Recent research under the rubric of the New Institutional Economics
casts light on the problem of violence and the institutional forms of
managing it. Douglass North and others have argued that since the dawn
of history, management of violence
to establish order in society has been the principal challenge for
human society.
Without a semblance of order, it is not possible to have
the structured interaction between individuals that defines social
stability, conduct transactions in the economy, and enable various
organisations of the state to function in harmony. In Pakistan today,
widespread disorder threatens the cohesion of state and society and is a
major constraint to economic growth.
How has violence been controlled in human history? Through the
establishment of resilient institutions. Here, it may be helpful to
define an institution. An institution is a set of formal rules and
informal norms that together with their enforcement mechanisms structure
human interaction. Now, for rules to be effective, enforcement
mechanisms must function. At the same time, rules embody incentives and
disincentives and so, if they are enforced, they shape the behaviour of
individuals and organisations. Violence occurs either when the rules do
not take account of organisations that specialise in violence and
undermine order or when rules are not enforced. In such a case, it is a
failure of the executive, along with its law-enforcement agencies, such
as the police and military. In any case, if as in Pakistan at present,
there are non-state organisations that have emerged as rival powers to
that of the state within its geographic domain, then it is the state as a
whole that gets undermined, not just its component organisations.
Max Weber
defines the state in terms of its monopoly over the legitimate use of
violence. Now the minimum function through which a state acquires
legitimacy is the provision of security of life and property of
citizens. In this sense, if there is widespread violence by non-state
groups, who remain unchallenged, then the monopoly of the state over
violence is lost and hence, the very legitimacy of the state gets
eroded. This sets into motion a self-destruct process, where normally
peaceful and law abiding citizens, having lost confidence in the state
to establish order, begin to join one or the other militant group or,
otherwise, take to lawlessness to protect their individual interests.

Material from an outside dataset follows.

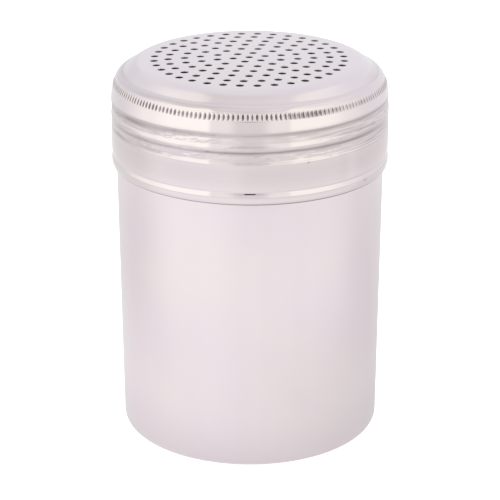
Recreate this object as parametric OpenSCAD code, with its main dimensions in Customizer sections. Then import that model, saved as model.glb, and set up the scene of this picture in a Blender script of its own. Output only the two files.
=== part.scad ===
// Screw-top shaker: a drawn metal cup, and a two-piece lid made of a knurled
// screw ring with a rolled thread and a domed top with a field of round holes.
// Millimetres, +Z up, origin on the axis in the plane the cup stands on.
// Angles around the axis are counted counter-clockwise from the front (-Y).

/* [Cup] */
// Outside diameter of the cup just above its bottom corner
base_d = 66.6; // [64:0.1:67.4]
// Outside diameter of the cup where the lid's lower edge meets it
body_d = 67.9; // [67.2:0.1:68]
// Radius of the bottom corner
corner_r = 2.4; // [1:0.1:5]
// Thickness of the sheet
sheet_t = 0.5; // [0.4:0.05:0.5]

/* [Lid] */
// Outside diameter of the plain lower band of the screw ring
lid_d = 70.4; // [70.1:0.1:70.4]
// Height from the base to the middle of the domed top
total_h = 97.9; // [97.7:0.1:98.6]
// Height of the screw ring's hemmed lower edge
hem_z = 70.8; // [70.4:0.1:71.2]
// Number of teeth around the knurled edge
knurl_n = 188; // [120:4:220]

/* [Thread] */
// Axial pitch of the rolled thread, right-handed
pitch = 4.2; // [3.8:0.1:4.6]
// Depth of the groove rolled into the screw ring
groove_d = 0.35; // [0.2:0.05:0.35]
// Height of one groove line at the front
groove_z = 82.9; // [82:0.1:84]

/* [Holes] */
// Diameter of each sprinkle hole
hole_d = 1.8; // [1:0.1:2.4]
// Radial distance between one ring of holes and the next
ring_step = 4.02; // [3.6:0.01:4.1]
// Number of rings of holes around the middle one
ring_n = 6; // [1:1:6]

/* [Hidden] */
$fn = 144;
facets = 60;        // flat facets around a rolled thread
steel = "silver";

R_body = body_d / 2;
R_base = base_d / 2;
R_lid = lid_d / 2;

// ---- helpers ---------------------------------------------------------------
function ease(a, b, x) = let (t = max(0, min(1, (x - a) / (b - a)))) t * t * (3 - 2 * t);
// points of an arc given by its centre, radius, first and last angle
function arc(cx, cy, r, a0, a1, n) =
    [for (i = [0:n]) let (a = a0 + (a1 - a0) * i / n) [cx + r * cos(a), cy + r * sin(a)]];
// 1 on a groove line of the helix, 0 half a pitch away; k sharpens it
function helix(th, z, k) = pow(0.5 + 0.5 * cos(360 * ((z - groove_z) / pitch - th / 360)), k);

// closed tube whose outside and inside radii are functions of angle and height
module rolled_tube(outer, inner, z0, z1, rows) {
    n = facets;
    function pt(r, th, z) = [r * cos(th - 90), r * sin(th - 90), z];
    zs = [for (j = [0:rows]) z0 + (z1 - z0) * j / rows];
    out = [for (z = zs) for (i = [0:n - 1]) let (th = 360 * i / n) pt(outer(th, z), th, z)];
    inn = [for (z = zs) for (i = [0:n - 1]) let (th = 360 * i / n) pt(inner(th, z), th, z)];
    m = n * (rows + 1);
    faces = [
        for (j = [0:rows - 1]) for (i = [0:n - 1]) let (a = j * n + i, b = j * n + (i + 1) % n)
            each [[a, a + n, b + n], [a, b + n, b], [m + a, m + b, m + b + n], [m + a, m + b + n, m + a + n]],
        for (i = [0:n - 1]) let (a = i, b = (i + 1) % n, t = rows * n)
            each [[a, b, m + b], [a, m + b, m + a], [t + a, m + t + a, m + t + b], [t + a, m + t + b, t + b]]
    ];
    polyhedron(points = concat(out, inn), faces = faces, convexity = 6);
}

// ---- cup -------------------------------------------------------------------
neck_z0 = 78.0;     // the rolled thread of the neck starts here
neck_z1 = 89.6;     // and ends here
rim_z = 93.1;       // top of the mouth's rim
rim_r = 33.1;       // outside radius of the rim
neck_r = R_body - 0.1;
crest = 0.35;       // how far the neck's thread stands proud

function neck_plain(z) = neck_r - (neck_r - 33.45) * ease(88.7, 89.5, z);
function neck_env(z) = ease(78.2, 79.6, z) * (1 - ease(88.3, 89.4, z));
function neck_out(th, z) = neck_plain(z) + crest * (1 - helix(th, z, 1)) * neck_env(z);

module cup_wall_2d() {
    t = sheet_t;
    outer = concat(
        [[0, 0]],
        arc(R_base - corner_r, corner_r, corner_r, -90, 0, 8),
        [[R_body, hem_z - 0.1], [neck_r, hem_z + 1.2], [neck_r, neck_z0 + 0.15]]);
    inner = concat(
        [[neck_r - t, neck_z0 + 0.15], [neck_r - t, hem_z + 1.2], [R_body - t, hem_z - 0.1]],
        arc(R_base - corner_r, corner_r, corner_r - t, 0, -90, 8),
        [[0, t]]);
    polygon(concat(outer, inner));
}

module cup_rim_2d() {
    t = sheet_t;
    polygon(concat(
        [[33.45, neck_z1 - 0.15], [33.45, 90.4], [rim_r, 91.4], [rim_r, rim_z - 0.55]],
        arc(rim_r - 0.55, rim_z - 0.55, 0.55, 0, 180, 10),
        [[rim_r - 1.1, rim_z - 0.9], [rim_r - t, rim_z - 0.9], [rim_r - t, 91.5],
         [33.45 - t, 90.5], [33.45 - t, neck_z1 - 0.15]]));
}

module cup() {
    color(steel) {
        rotate_extrude() cup_wall_2d();
        // the ends of the rolled zone sit 0.05 inside the plain walls that hold them
        rolled_tube(
            function (th, z) neck_out(th, z) - 0.05 * (1 - ease(78.0, 78.4, z)) - 0.05 * ease(89.2, 89.6, z),
            function (th, z) neck_out(th, z) - sheet_t + 0.05 * (1 - ease(78.0, 78.4, z)) + 0.05 * ease(89.2, 89.6, z),
            neck_z0, neck_z1, 24);
        rotate_extrude() cup_rim_2d();
    }
}

// ---- perforated top --------------------------------------------------------
crown_a = 1.72;     // slope of the crown at the last ring of holes, degrees
knee_a = [1.9, 11, 25, 36]; // slopes at the ends of the three arcs of the knee around the crown
cone_a = 37;        // slope at the lower end of the nearly straight shoulder
edge_a = 75;        // slope where the shoulder turns down to the flange
crown_r = 24 / sin(crown_a);
knee_r = [8, 4.5, 7.3];
cone_r = 130;
edge_r = 0.55;
seam_r = 32.05;     // where the shoulder disappears into the screw ring
flange_r = 32.7;    // outside radius of the flange that the ring's lip holds down
flange_z = 93.2;    // underside of the flange, just above the cup's rim

// outside of the dome, moved inwards along its normal by d
function dome(d) = let (
    dir = function (a) [sin(a), cos(a)],
    c1 = [0, total_h - crown_r],
    c2 = c1 + (crown_r - knee_r[0]) * dir(knee_a[0]),
    c3 = c2 + (knee_r[0] - knee_r[1]) * dir(knee_a[1]),
    c4 = c3 + (knee_r[1] - knee_r[2]) * dir(knee_a[2]),
    c5 = c4 + (knee_r[2] - cone_r) * dir(knee_a[3]),
    c6 = c5 + (cone_r - edge_r) * dir(cone_a))
    concat(
        // one facet of the crown for each ring of holes, so that no hole crosses an edge
        [for (r = concat([0], [for (k = [0:5]) (k + 0.5) * ring_step])) c1 + (crown_r - d) * dir(asin(r / crown_r))],
        [for (i = [0:2]) c2 + (knee_r[0] - d) * dir(knee_a[0] + (knee_a[1] - knee_a[0]) * i / 2)],
        [for (i = [1:3]) c3 + (knee_r[1] - d) * dir(knee_a[1] + (knee_a[2] - knee_a[1]) * i / 3)],
        [for (i = [1:3]) c4 + (knee_r[2] - d) * dir(knee_a[2] + (knee_a[3] - knee_a[2]) * i / 3)],
        [c5 + (cone_r - d) * dir(cone_a)],
        [for (i = [1:3]) c6 + (edge_r - d) * dir(cone_a + (edge_a - cone_a) * i / 3)]);

module perforated_top() {
    t = sheet_t;
    out = dome(0);
    inn = dome(t);
    m = len(inn) - 1;
    color(steel) difference() {
        rotate_extrude() polygon(concat(
            out,
            [[seam_r + 0.08, flange_z + t + 0.05], [flange_r, flange_z + t], [flange_r, flange_z], [seam_r + 0.08 - t, flange_z]],
            [for (i = [m:-1:0]) inn[i]]));
        for (k = [0:ring_n]) let (n = max(1, 6 * k), first = [0, 14.5, -15.7, -5.5, -0.5, -9.9, -5.4][k])
            for (i = [0:n - 1]) rotate(first + 360 * i / n)
                translate([k * ring_step, 0, total_h - 2]) cylinder(d = hole_d, h = 4, $fn = 24);
    }
}

// ---- screw ring ------------------------------------------------------------
ring_z0 = 80.2;     // the rolled thread of the ring starts here
ring_z1 = 90.2;     // and ends here
upper_r = 34.42;    // smooth band between the thread and the knurl
knurl_z0 = 91.9;    // knurled edge, from here
knurl_z1 = 93.1;    // to here
lip_z = 94.66;      // top of the rolled-in lip around the dome
lip_r = seam_r + 0.14;

function ring_plain(z) = R_lid - 0.05 - 0.17 * ease(80, 88.5, z) - (R_lid - 0.22 - upper_r) * ease(88.6, 90.2, z);
function ring_env(z) = ease(80.6, 82.4, z) * (1 - ease(88.7, 89.7, z));
function ring_out(th, z) = ring_plain(z) - groove_d * helix(th, z, 2) * ring_env(z);

// the lower edge is folded back on itself, and swells into a low bead
module ring_skirt_2d() {
    t = sheet_t;
    bead_r = R_lid + 0.05;
    polygon(concat(
        [[R_lid - 0.65, hem_z + 2.3], [R_lid - 0.65, hem_z + 0.15]],
        [for (i = [0:7]) let (a = -67 + 67 * i / 7) [bead_r - 1.3 + 1.3 * cos(a), hem_z + 1.6 + 1.7 * sin(a)]],
        [[bead_r - 0.01, hem_z + 2.1], [bead_r - 0.06, hem_z + 2.45], [R_lid - 0.13, hem_z + 2.85],
         [R_lid - 0.18, hem_z + 3.2], [R_lid - 0.06, hem_z + 3.5], [R_lid, hem_z + 4.0],
         [R_lid - 0.05, hem_z + 8], [R_lid - 0.05, ring_z0 + 0.15],
         [R_lid - 0.05 - t, ring_z0 + 0.15], [R_lid - 0.05 - t, hem_z + 2.6]]));
}

module ring_top_2d() {
    t = sheet_t;
    polygon(concat(
        [[upper_r - t, ring_z1 - 0.15], [upper_r, ring_z1 - 0.15], [upper_r, knurl_z0 - 0.15], [33.8, knurl_z0 + 0.1]],
        arc(33.0, knurl_z1, 0.85, 0, 66, 5),
        [[33.17, 94.06], [lip_r + 0.5, lip_z - 0.26], [lip_r + 0.22, lip_z - 0.09], [lip_r + 0.1, lip_z - 0.03],
         [lip_r + 0.03, lip_z - 0.1], [lip_r, lip_z - 0.22], [lip_r + 0.03, lip_z - 0.35], [lip_r + 0.2, lip_z - 0.52],
         [32.95, 93.78], [33.28, 93.42], [33.42, 93.0], [33.42, knurl_z0 - 0.1]]));
}

module knurl() {
    n = knurl_n;
    translate([0, 0, knurl_z0]) difference() {
        linear_extrude(knurl_z1 - knurl_z0)
            polygon([for (i = [0:2 * n - 1]) let (a = 180 * i / n, r = i % 2 == 0 ? 34.2 : 33.9) r * [cos(a), sin(a)]]);
        translate([0, 0, -1]) cylinder(r = 33.6, h = 5);
    }
}

module screw_ring() {
    color(steel) {
        rotate_extrude() ring_skirt_2d();
        rolled_tube(
            function (th, z) ring_out(th, z) - 0.05 * (1 - ease(80.2, 80.6, z)) - 0.05 * ease(89.8, 90.2, z),
            function (th, z) ring_out(th, z) - sheet_t + 0.05 * (1 - ease(80.2, 80.6, z)) + 0.05 * ease(89.8, 90.2, z),
            ring_z0, ring_z1, 22);
        rotate_extrude() ring_top_2d();
        knurl();
    }
}

cup();
perforated_top();
screw_ring();
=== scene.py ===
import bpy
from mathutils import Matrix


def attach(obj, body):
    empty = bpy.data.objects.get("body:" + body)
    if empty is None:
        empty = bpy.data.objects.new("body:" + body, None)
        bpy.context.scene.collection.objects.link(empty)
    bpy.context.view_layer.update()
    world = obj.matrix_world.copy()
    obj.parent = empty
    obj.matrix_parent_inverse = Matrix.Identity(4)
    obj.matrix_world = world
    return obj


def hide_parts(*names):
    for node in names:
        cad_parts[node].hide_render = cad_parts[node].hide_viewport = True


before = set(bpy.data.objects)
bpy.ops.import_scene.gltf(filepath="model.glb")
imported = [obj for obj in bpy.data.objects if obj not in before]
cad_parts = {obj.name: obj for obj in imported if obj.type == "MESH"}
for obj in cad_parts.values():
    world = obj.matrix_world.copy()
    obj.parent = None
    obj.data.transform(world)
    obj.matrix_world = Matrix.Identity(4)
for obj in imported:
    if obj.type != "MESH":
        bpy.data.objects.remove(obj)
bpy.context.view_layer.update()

# Screw-top shaker in drawn steel. Shapes are worked out here in millimetres and written in metres.
# Angles run counter-clockwise from the front (-Y), seen from above.
import math

import bpy
import numpy as np
from mathutils import Euler, Vector
from mathutils.geometry import delaunay_2d_cdt

TAU = 2 * math.pi
MM = 0.001
FINE = 2256      # columns around the knurl: 12 for each of the 188 teeth
TWO = 752        # columns around the rolled thread
MID = 376        # columns around everything else
SHEET = 0.5      # thickness of the sheet


# ---- numbers ---------------------------------------------------------------------------------
def ease(a, b, x):
    t = np.clip((np.asarray(x, float) - a) / (b - a), 0, 1)
    return t * t * (3 - 2 * t)


def table(x, pairs):
    xs, ys = zip(*pairs)
    return np.interp(x, xs, ys)


def curve_through(points, step):
    """Catmull-Rom points through a 2-D polyline, about step apart."""
    p = np.array(points, float)
    p = np.vstack([2 * p[0] - p[1], p, 2 * p[-1] - p[-2]])
    out = []
    for i in range(1, len(p) - 2):
        a, b, c, d = p[i - 1], p[i], p[i + 1], p[i + 2]
        n = max(1, int(math.ceil(np.linalg.norm(c - b) / step)))
        for k in range(n):
            t = k / n
            out.append(0.5 * (2 * b + (c - a) * t + (2 * a - 5 * b + 4 * c - d) * t * t + (3 * b - a - 3 * c + d) * t ** 3))
    out.append(p[-2])
    return [tuple(q) for q in out]


def walk_up(r, pairs, step):
    """Profile walked upwards from radius r through pairs of (height, degrees that the wall faces upwards)."""
    zs, tilts = zip(*pairs)
    z, out = zs[0], [(r, zs[0])]
    while z < zs[-1] - 1e-6:
        h = min(step, zs[-1] - z)
        r -= h * math.tan(math.radians(np.interp(z + h / 2, zs, tilts)))
        z += h
        out.append((r, z))
    return out


def walk_out(r, z, pairs, step):
    """Profile walked outwards from (r, z) through pairs of (radius, degrees that the wall falls outwards)."""
    rs, slopes = zip(*pairs)
    out = [(r, z)]
    while r < rs[-1] - 1e-6:
        h = min(step, rs[-1] - r)
        z -= h * math.tan(math.radians(np.interp(r + h / 2, rs, slopes)))
        r += h
        out.append((r, z))
    return out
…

When law is not enforced and cannot provide order, the law ceases to
exist. Civil war can result at some stage in the continuing breakdown of
order. Foreign powers seeking to protect their own interests then step
in as the state unravels. This is what we observe in Sub-Saharan Africa,
Libya, and more recently, Syria.
It is in this perspective that it is possible to understand the
vociferous demand for establishing order in Karachi by the National
Assembly members as well as the Senate last week. Armed militant groups
driven by various ethnic, sectarian and gang identities are competing
for power and resources by seeking to control parts of the city. The
judiciary, too, had earlier called upon the government to fulfil its
primary responsibility of providing protection of life and property
to citizens in Karachi. But the problem is not limited to Karachi.

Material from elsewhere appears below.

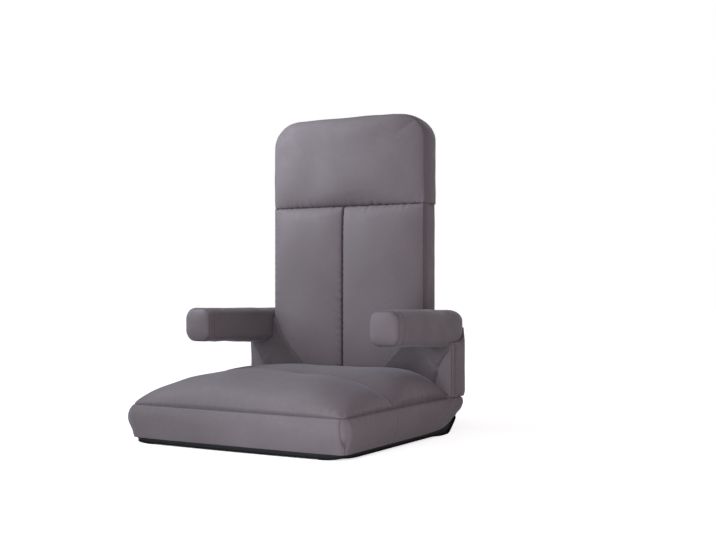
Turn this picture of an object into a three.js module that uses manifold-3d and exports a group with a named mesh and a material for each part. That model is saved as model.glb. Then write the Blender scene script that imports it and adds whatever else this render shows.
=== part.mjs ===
// Folding floor chair: a legless chair with a reclining and folding back, a tilting head
// section, a raising front (leg) section and two flip-up padded armrests.
//
// Frame: +Z up, floor at z = 0, the chair faces -Y, left-right symmetric about x = 0.
// While building, y is the distance behind the plane of the seat's front edge and z = 0 is just
// above the base cloth; the whole group is then moved so that the floor is at z = 0 and the
// centre of the footprint is at x = y = 0.  Millimetres.

import * as THREE from 'three';
import { mergeVertices } from 'three/addons/utils/BufferGeometryUtils.js';
import Module from 'manifold-3d';

// ---------------------------------------------------------------- driving dimensions
const GAP = 0.35;              // air between touching pieces
const SKIN = 2.2;              // cover cloth with its wadding
const SEAT_HALF_W = 275;
const SEAT_FRONT = -3;         // front face of the boxing band
const SEAM_Z = 79;             // welt between boxing band and seat top
const VALLEY_Y = 200;          // fold line between leg section and seat section
const LEG_PIVOT = [200, 30];   // [y, z] of the leg hinge
const LEG_HALF_V = 18.6;       // half of the fold notch, degrees
const HINGE = [510, 52];       // [y, z] of the back hinge
const TAIL_R = 26.5;           // round tail of the seat about the back hinge
const BACK_HALF_W = 212;
const BACK_FRONT = 467;        // welt plane of the back's front edge
const BACK_REAR = 531;
const BACK_CROWN = 22;         // panels stand this far forward of the welt plane
const BACK_BOTTOM = 81;
const HEAD_SEAM_Z = 536;
const HEAD_PIVOT = [508, 536];
const HEAD_HALF_V = 16.5;
const TOP_Z = 754;
const TOP_R = 58;              // upper corners of the head section
const ARM_IN = 213.6;
const ARM_OUT = 287.5;
const ARM_Z0 = 209;
const ARM_Z1 = 287;
const ARM_FRONT = 204;         // welt plane of the arm's end cap
const ARM_PIVOT = [501, 248];  // [y, z]
const ARM_REAR_R = 39;
const POST_FRONT = 464;
const POST_REAR = 540;
const TUBE_R = 9.5;            // frame tube, outer radius
const WALL = 1.4;              // frame tube wall
const FRAME_Z = 40;            // centre of the seat and leg frame tubes
const BAND_SWELL = 10;         // the boxing band swells this far beyond its seams
const FRONT_BOW = 5;           // the middle of the front edge stands this far forward of its corners
const FOOT_Y = 261;            // middle of the footprint while building
const LIFT = 6;                // the floor is this far below z = 0 while building

// ---------------------------------------------------------------- helpers
const wasm = await Module();
wasm.setup();

// closed geometry -> solid
function solid(g) {
  g = g.index ? g.clone() : g.clone();
  g.deleteAttribute('normal');
  g.deleteAttribute('uv');
  g = mergeVertices(g, 1e-4);
  return new wasm.Manifold(new wasm.Mesh({
    numProp: 3,
    vertProperties: new Float32Array(g.attributes.position.array),
    triVerts: new Uint32Array(g.index.array),
  }));
}

// solid -> geometry
function toGeometry(m) {
  const r = m.getMesh();
  const g = new THREE.BufferGeometry();
  g.setAttribute('position', new THREE.BufferAttribute(new Float32Array(r.vertProperties), 3));
  g.setIndex(new THREE.BufferAttribute(new Uint32Array(r.triVerts), 1));
  g.computeVertexNormals();
  return g;
}

const outline = (pts) => new THREE.Shape(pts.map(([a, b]) => new THREE.Vector2(a, b)));
const mat4 = (...v) => new THREE.Matrix4().set(...v);

// outline in (y, z), pushed along x
function alongX(pts, x0, x1) {
  const g = new THREE.ExtrudeGeometry(outline(pts), { depth: x1 - x0, bevelEnabled: false, steps: 1 });
  g.applyMatrix4(mat4(0, 0, 1, x0, 1, 0, 0, 0, 0, 1, 0, 0, 0, 0, 0, 1));
  return solid(g);
}
// outline in (x, z), pushed along y
function alongY(pts, y0, y1) {
  const g = new THREE.ExtrudeGeometry(outline(pts), { depth: y1 - y0, bevelEnabled: false, steps: 1 });
  g.applyMatrix4(mat4(1, 0, 0, 0, 0, 0, -1, y1, 0, 1, 0, 0, 0, 0, 0, 1));
  return solid(g);
}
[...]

Taliban groups are on the rampage in Fata and even settled areas such as
Swat in Khyber-Pakhtunkhwa (K-P), Dera Ismail Khan in southern Punjab
and areas bordering Afghanistan in Balochistan. Worse still, in some of
the major cities in Punjab, Sindh, K-P and Balochistan, Taliban groups
have pre-positioned themselves with arsenals of weapons and trained
cadres. They have the capacity to launch simultaneous terrorist attacks
aimed at paralysing the main urban centres of the country.
This is a defining moment for Pakistan. The vision of the founding fathers was of a pluralist, democratic polity
nurtured by love, enlightenment and freedom; of a society enriched by
the soaring creativity of its human potential. Can this experience of
being, be brought to bear in confronting the forces of hate, bigotry and
oppression; the forces of fear, which alienate us from the aesthetic
and the spiritual? Can a consensus be achieved on who we are as a nation
and can the state defend the nation?